§ TASK OBJECTIVE
Restate the entire listing word for word.

§ INPUT DATA
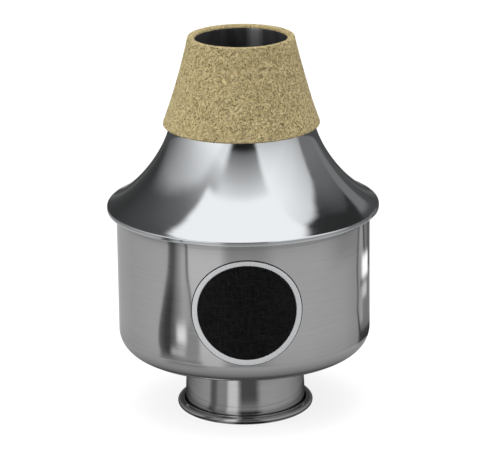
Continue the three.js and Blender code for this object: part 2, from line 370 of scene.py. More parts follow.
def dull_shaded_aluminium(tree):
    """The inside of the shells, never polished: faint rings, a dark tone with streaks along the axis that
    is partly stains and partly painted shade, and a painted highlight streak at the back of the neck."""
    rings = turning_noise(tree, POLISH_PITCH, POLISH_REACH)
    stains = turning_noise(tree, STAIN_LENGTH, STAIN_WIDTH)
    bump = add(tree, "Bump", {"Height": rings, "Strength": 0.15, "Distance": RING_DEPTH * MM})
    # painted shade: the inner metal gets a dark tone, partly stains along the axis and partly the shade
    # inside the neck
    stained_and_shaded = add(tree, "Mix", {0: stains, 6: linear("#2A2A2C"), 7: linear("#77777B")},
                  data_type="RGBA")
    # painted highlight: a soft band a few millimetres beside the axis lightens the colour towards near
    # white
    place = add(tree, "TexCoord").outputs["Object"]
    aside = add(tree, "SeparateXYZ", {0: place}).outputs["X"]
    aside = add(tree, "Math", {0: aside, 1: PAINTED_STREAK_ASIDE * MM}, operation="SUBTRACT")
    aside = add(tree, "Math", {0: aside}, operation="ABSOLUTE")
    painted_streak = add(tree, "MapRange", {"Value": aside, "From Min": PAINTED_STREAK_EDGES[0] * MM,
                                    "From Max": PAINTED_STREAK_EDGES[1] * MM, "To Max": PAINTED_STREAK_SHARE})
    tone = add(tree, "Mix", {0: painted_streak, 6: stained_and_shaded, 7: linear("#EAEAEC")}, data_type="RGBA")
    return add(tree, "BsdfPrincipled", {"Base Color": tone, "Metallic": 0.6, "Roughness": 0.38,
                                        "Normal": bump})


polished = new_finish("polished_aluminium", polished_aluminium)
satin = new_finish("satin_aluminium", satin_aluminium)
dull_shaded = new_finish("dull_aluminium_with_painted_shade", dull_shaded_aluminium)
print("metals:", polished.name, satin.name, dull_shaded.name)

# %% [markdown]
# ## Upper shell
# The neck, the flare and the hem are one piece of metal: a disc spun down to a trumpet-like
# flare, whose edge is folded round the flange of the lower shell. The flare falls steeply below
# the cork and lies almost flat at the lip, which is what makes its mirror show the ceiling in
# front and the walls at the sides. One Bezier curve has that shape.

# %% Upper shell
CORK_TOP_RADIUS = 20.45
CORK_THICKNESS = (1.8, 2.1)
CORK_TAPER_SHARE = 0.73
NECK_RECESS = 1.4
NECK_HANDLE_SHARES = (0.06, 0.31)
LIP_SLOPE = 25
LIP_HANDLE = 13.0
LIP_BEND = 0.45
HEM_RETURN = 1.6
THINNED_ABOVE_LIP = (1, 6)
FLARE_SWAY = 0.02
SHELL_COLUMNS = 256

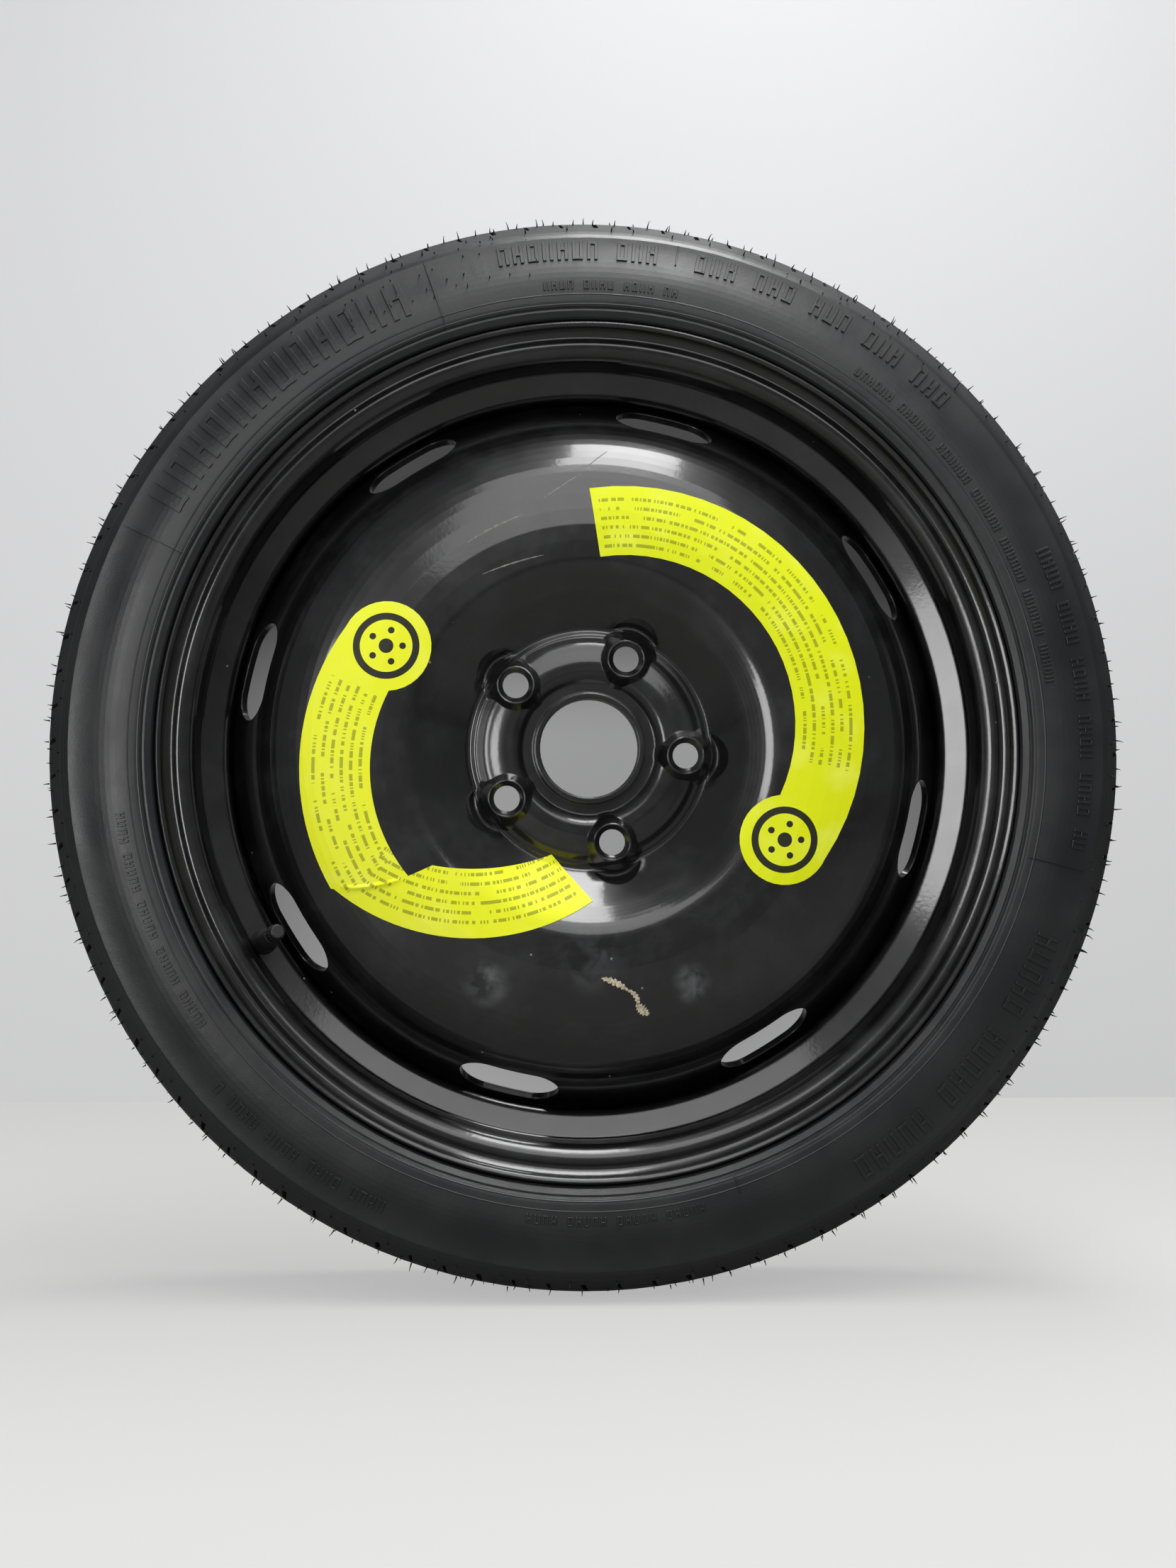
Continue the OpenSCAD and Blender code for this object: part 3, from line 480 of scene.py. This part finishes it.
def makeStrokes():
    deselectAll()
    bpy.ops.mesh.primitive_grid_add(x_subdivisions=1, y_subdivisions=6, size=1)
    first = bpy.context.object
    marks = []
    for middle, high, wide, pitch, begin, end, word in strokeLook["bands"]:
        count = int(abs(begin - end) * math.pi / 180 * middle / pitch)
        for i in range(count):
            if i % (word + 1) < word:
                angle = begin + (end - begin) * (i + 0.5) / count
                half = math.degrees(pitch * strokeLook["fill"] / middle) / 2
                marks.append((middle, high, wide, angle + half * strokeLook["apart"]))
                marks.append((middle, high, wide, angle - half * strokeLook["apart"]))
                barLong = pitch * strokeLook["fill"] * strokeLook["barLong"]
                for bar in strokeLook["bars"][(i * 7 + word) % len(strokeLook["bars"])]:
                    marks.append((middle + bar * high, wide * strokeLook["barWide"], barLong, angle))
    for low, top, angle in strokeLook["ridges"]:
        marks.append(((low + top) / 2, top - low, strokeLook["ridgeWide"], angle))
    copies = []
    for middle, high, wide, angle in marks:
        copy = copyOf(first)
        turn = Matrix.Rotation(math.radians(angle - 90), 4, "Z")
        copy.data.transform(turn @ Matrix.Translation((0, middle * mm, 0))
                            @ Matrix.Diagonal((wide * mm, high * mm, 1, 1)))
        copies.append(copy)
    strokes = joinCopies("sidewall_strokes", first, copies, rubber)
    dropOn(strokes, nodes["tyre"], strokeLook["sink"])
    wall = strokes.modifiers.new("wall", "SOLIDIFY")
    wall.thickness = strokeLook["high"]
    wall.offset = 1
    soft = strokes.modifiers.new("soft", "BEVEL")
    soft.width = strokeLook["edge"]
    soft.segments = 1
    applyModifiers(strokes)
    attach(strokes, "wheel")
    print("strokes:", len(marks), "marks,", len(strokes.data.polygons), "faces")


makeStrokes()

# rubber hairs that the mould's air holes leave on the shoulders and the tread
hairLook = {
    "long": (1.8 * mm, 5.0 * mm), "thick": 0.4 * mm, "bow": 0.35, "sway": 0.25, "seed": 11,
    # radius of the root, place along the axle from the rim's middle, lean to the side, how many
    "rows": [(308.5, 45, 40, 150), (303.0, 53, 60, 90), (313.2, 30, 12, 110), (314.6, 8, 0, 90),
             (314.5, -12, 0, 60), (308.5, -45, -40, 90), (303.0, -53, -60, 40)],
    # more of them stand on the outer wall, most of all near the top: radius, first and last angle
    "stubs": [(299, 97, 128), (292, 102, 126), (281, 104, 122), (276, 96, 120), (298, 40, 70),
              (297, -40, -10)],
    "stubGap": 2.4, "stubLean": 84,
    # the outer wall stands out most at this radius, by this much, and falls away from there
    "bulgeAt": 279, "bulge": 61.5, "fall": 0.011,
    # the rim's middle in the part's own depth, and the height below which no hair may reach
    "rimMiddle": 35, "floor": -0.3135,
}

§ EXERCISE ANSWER
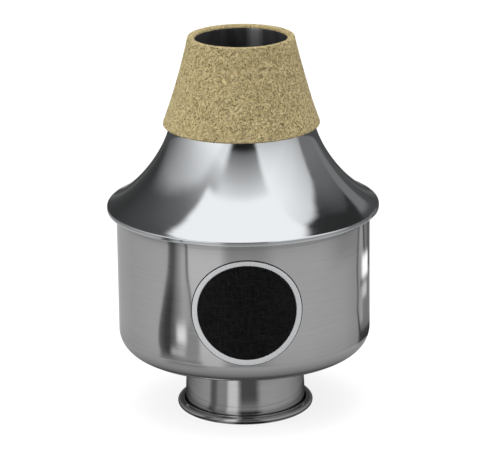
Continue the three.js and Blender code for this object: part 2, from line 370 of scene.py. More parts follow.
def dull_shaded_aluminium(tree):
    """The inside of the shells, never polished: faint rings, a dark tone with streaks along the axis that
    is partly stains and partly painted shade, and a painted highlight streak at the back of the neck."""
    rings = turning_noise(tree, POLISH_PITCH, POLISH_REACH)
    stains = turning_noise(tree, STAIN_LENGTH, STAIN_WIDTH)
    bump = add(tree, "Bump", {"Height": rings, "Strength": 0.15, "Distance": RING_DEPTH * MM})
    # painted shade: the inner metal gets a dark tone, partly stains along the axis and partly the shade
    # inside the neck
    stained_and_shaded = add(tree, "Mix", {0: stains, 6: linear("#2A2A2C"), 7: linear("#77777B")},
                  data_type="RGBA")
    # painted highlight: a soft band a few millimetres beside the axis lightens the colour towards near
    # white
    place = add(tree, "TexCoord").outputs["Object"]
    aside = add(tree, "SeparateXYZ", {0: place}).outputs["X"]
    aside = add(tree, "Math", {0: aside, 1: PAINTED_STREAK_ASIDE * MM}, operation="SUBTRACT")
    aside = add(tree, "Math", {0: aside}, operation="ABSOLUTE")
    painted_streak = add(tree, "MapRange", {"Value": aside, "From Min": PAINTED_STREAK_EDGES[0] * MM,
                                    "From Max": PAINTED_STREAK_EDGES[1] * MM, "To Max": PAINTED_STREAK_SHARE})
    tone = add(tree, "Mix", {0: painted_streak, 6: stained_and_shaded, 7: linear("#EAEAEC")}, data_type="RGBA")
    return add(tree, "BsdfPrincipled", {"Base Color": tone, "Metallic": 0.6, "Roughness": 0.38,
                                        "Normal": bump})


polished = new_finish("polished_aluminium", polished_aluminium)
satin = new_finish("satin_aluminium", satin_aluminium)
dull_shaded = new_finish("dull_aluminium_with_painted_shade", dull_shaded_aluminium)
print("metals:", polished.name, satin.name, dull_shaded.name)

# %% [markdown]
# ## Upper shell
# The neck, the flare and the hem are one piece of metal: a disc spun down to a trumpet-like
# flare, whose edge is folded round the flange of the lower shell. The flare falls steeply below
# the cork and lies almost flat at the lip, which is what makes its mirror show the ceiling in
# front and the walls at the sides. One Bezier curve has that shape.

# %% Upper shell
CORK_TOP_RADIUS = 20.45
CORK_THICKNESS = (1.8, 2.1)
CORK_TAPER_SHARE = 0.73
NECK_RECESS = 1.4
NECK_HANDLE_SHARES = (0.06, 0.31)
LIP_SLOPE = 25
LIP_HANDLE = 13.0
LIP_BEND = 0.45
HEM_RETURN = 1.6
THINNED_ABOVE_LIP = (1, 6)
FLARE_SWAY = 0.02
SHELL_COLUMNS = 256

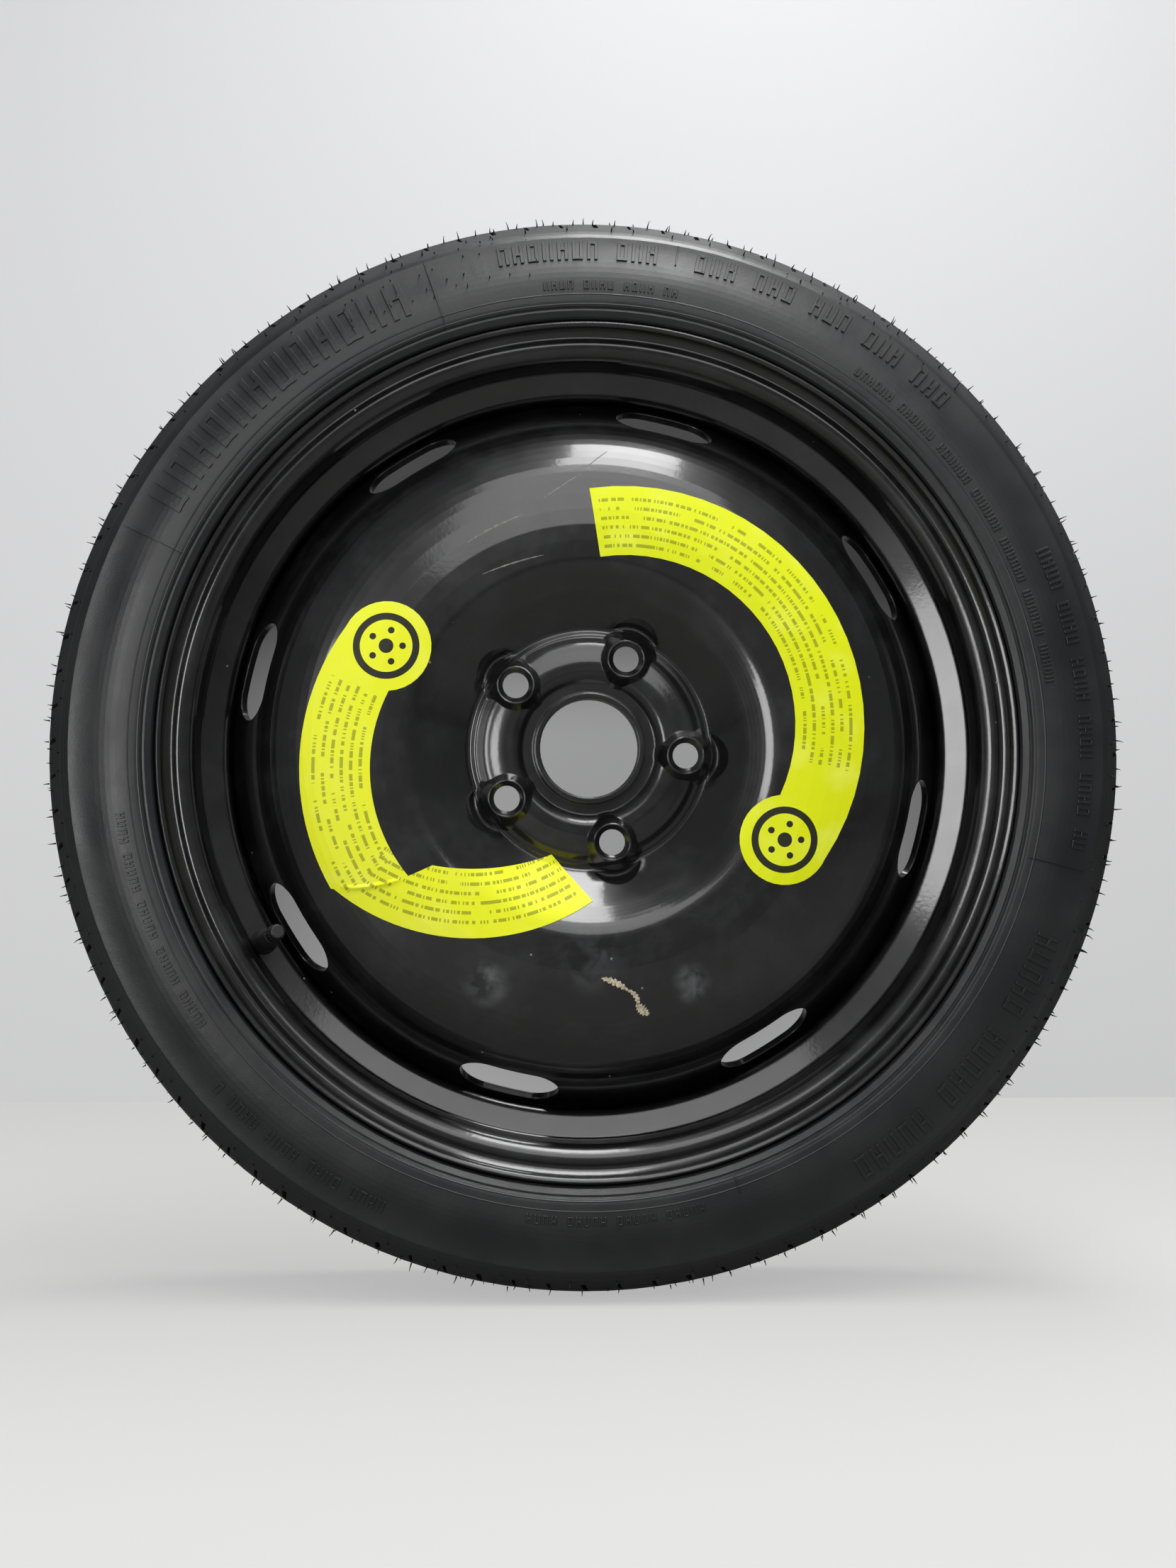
Continue the OpenSCAD and Blender code for this object: part 3, from line 480 of scene.py. This part finishes it.
def makeStrokes():
    deselectAll()
    bpy.ops.mesh.primitive_grid_add(x_subdivisions=1, y_subdivisions=6, size=1)
    first = bpy.context.object
    marks = []
    for middle, high, wide, pitch, begin, end, word in strokeLook["bands"]:
        count = int(abs(begin - end) * math.pi / 180 * middle / pitch)
        for i in range(count):
            if i % (word + 1) < word:
                angle = begin + (end - begin) * (i + 0.5) / count
                half = math.degrees(pitch * strokeLook["fill"] / middle) / 2
                marks.append((middle, high, wide, angle + half * strokeLook["apart"]))
                marks.append((middle, high, wide, angle - half * strokeLook["apart"]))
                barLong = pitch * strokeLook["fill"] * strokeLook["barLong"]
                for bar in strokeLook["bars"][(i * 7 + word) % len(strokeLook["bars"])]:
                    marks.append((middle + bar * high, wide * strokeLook["barWide"], barLong, angle))
    for low, top, angle in strokeLook["ridges"]:
        marks.append(((low + top) / 2, top - low, strokeLook["ridgeWide"], angle))
    copies = []
    for middle, high, wide, angle in marks:
        copy = copyOf(first)
        turn = Matrix.Rotation(math.radians(angle - 90), 4, "Z")
        copy.data.transform(turn @ Matrix.Translation((0, middle * mm, 0))
                            @ Matrix.Diagonal((wide * mm, high * mm, 1, 1)))
        copies.append(copy)
    strokes = joinCopies("sidewall_strokes", first, copies, rubber)
    dropOn(strokes, nodes["tyre"], strokeLook["sink"])
    wall = strokes.modifiers.new("wall", "SOLIDIFY")
    wall.thickness = strokeLook["high"]
    wall.offset = 1
    soft = strokes.modifiers.new("soft", "BEVEL")
    soft.width = strokeLook["edge"]
    soft.segments = 1
    applyModifiers(strokes)
    attach(strokes, "wheel")
    print("strokes:", len(marks), "marks,", len(strokes.data.polygons), "faces")


makeStrokes()

# rubber hairs that the mould's air holes leave on the shoulders and the tread
hairLook = {
    "long": (1.8 * mm, 5.0 * mm), "thick": 0.4 * mm, "bow": 0.35, "sway": 0.25, "seed": 11,
    # radius of the root, place along the axle from the rim's middle, lean to the side, how many
    "rows": [(308.5, 45, 40, 150), (303.0, 53, 60, 90), (313.2, 30, 12, 110), (314.6, 8, 0, 90),
             (314.5, -12, 0, 60), (308.5, -45, -40, 90), (303.0, -53, -60, 40)],
    # more of them stand on the outer wall, most of all near the top: radius, first and last angle
    "stubs": [(299, 97, 128), (292, 102, 126), (281, 104, 122), (276, 96, 120), (298, 40, 70),
              (297, -40, -10)],
    "stubGap": 2.4, "stubLean": 84,
    # the outer wall stands out most at this radius, by this much, and falls away from there
    "bulgeAt": 279, "bulge": 61.5, "fall": 0.011,
    # the rim's middle in the part's own depth, and the height below which no hair may reach
    "rimMiddle": 35, "floor": -0.3135,
}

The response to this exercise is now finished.